Find the unhealthy machines in your server farm.
A large infrastructure company had thousands of machines in their server farm, which were used to process customer jobs.
They had good monitoring and alerting, but it wasn't possible for a human to watch all the servers. Consequently, they set alerts on system metrics for each of these machines.
However, this was not an ideal solution because subtle behavioral changes of the servers triggered degraded customer experience, yet not be enough to trigger an alert. One way they tried to mitigate this problem was to make the alerting more sensitive, but that just led to alert fatigue. Furthermore, setting alerts required tuning and managing over time, so it was a poor long-term solution.
Thus, they worked with Overseer to help them detect unhealthy machines in their server farm more efficiently. Solving this problem would enable them to scale their business as they increase the number of servers without compromising their commitment to high-quality customer experience.
Overseer worked with the domain experts to identify a core group of metrics that would be a good proxy for the health of a given server. This group of metrics was then used to train Overseer's algorithms to model the behavior of healthy servers.
The algorithms took as input a large number of metrics and summarized the server's behavior into a new "meta-metric." Instead of watching each of these metrics, users can now watch this new metric as an alternative for a given server.
Now that Overseer had created a simple way of reasoning about a server's behavior at any point in time without needing to watch a large number of metrics, the next step was to figure out how to extend this approach to help identify unhealthy servers. What Overseer did was use its trained model to generate the "meta-metric" for each of the servers in real-time. This reduced the space of information requiring examination drastically. Next, Overseer applied a second layer of analysis across all the "meta-metrics" to find the outliers. These outliers helped identify the unhealthy servers.

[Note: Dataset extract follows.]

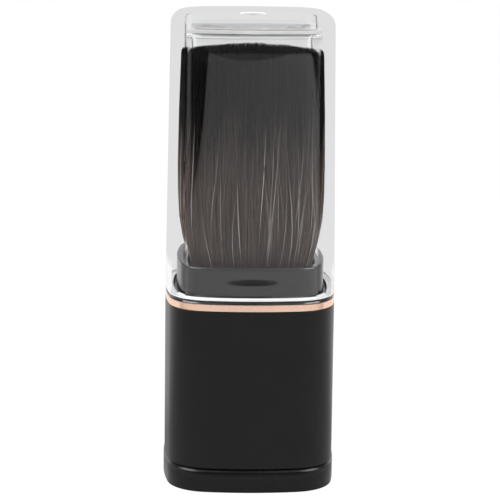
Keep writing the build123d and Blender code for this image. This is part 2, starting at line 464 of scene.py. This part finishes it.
def turned(name, stations, closed, material, dent=None):
    """Piece that follows the case's outline through stations of inset and level.

    A station may have a third value, the radius of a round ring that is used instead of the outline.
    A closed piece joins its last ring to its first; an open one is closed at its two ends.
    """
    bpy.ops.object.select_all(action="DESELECT")
    bpy.ops.mesh.primitive_circle_add(vertices=AROUND, radius=CASE_HALF)
    piece = bpy.context.object
    piece.name = name
    bpy.ops.object.mode_set(mode="EDIT")
    mesh = bmesh.from_edit_mesh(piece.data)
    shape_ring(mesh.verts, stations[0], dent)
    for station in stations[1:]:
        bpy.ops.mesh.extrude_edges_move()
        mesh = bmesh.from_edit_mesh(piece.data)
        shape_ring([vertex for vertex in mesh.verts if vertex.select], station, dent)
    if closed:
        bpy.ops.mesh.select_all(action="SELECT")
        bpy.ops.mesh.remove_doubles(threshold=0.0005 * MM)
    else:
        bpy.ops.mesh.merge(type="CENTER")
        mesh = bmesh.from_edit_mesh(piece.data)
        for edge in mesh.edges:
            edge.select = edge.is_boundary
        mesh.select_flush_mode()
        bmesh.update_edit_mesh(piece.data)
        bpy.ops.mesh.merge(type="CENTER")
    bpy.ops.mesh.select_all(action="SELECT")
    bpy.ops.mesh.normals_make_consistent(inside=False)
    bpy.ops.object.mode_set(mode="OBJECT")
    bpy.ops.object.shade_smooth_by_angle(angle=SMOOTH_ANGLE)
    piece.data.materials.append(material)
    return piece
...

Overseer was able to catch many unhealthy servers that were impacting customers.
One issue that it caught was when a customer submitted a large job and the performance of a small percent of their servers were slowly degrading. Because of the way Overseer's algorithms work, it was able to spot unhealthy servers hours before they would have been caught otherwise.
After observing these results, the customers were convinced that machine learning could add a lot of value to their business. By identifying these unhealthy servers scalably, they would be able to re-route traffic to healthy machines to reduce customer impact. Not only can it allow them to scale the company by taking on more customers (and increasing their server farm size), but do it in a way that won't require throwing more bodies at the problem...all while maintaining pristine customer experience!
Our approach to uncovering unknown-unknowns had a number of benefits including:
1. A simple way to watch a large number of metrics without having to tweak and maintain a lot of thresholds.
2. As a result of (1), Overseer was also able to mitigate the alert fatigue problem.
3. Because Overseer's "meta-metric" was constructed from an original input space of many metrics, the only way it'll get flagged as an outlier is if many of the input metrics start to degrade. Thus, Overseer's findings are more acculate with fewer false positives. This benefit further mitigates alert fatigue.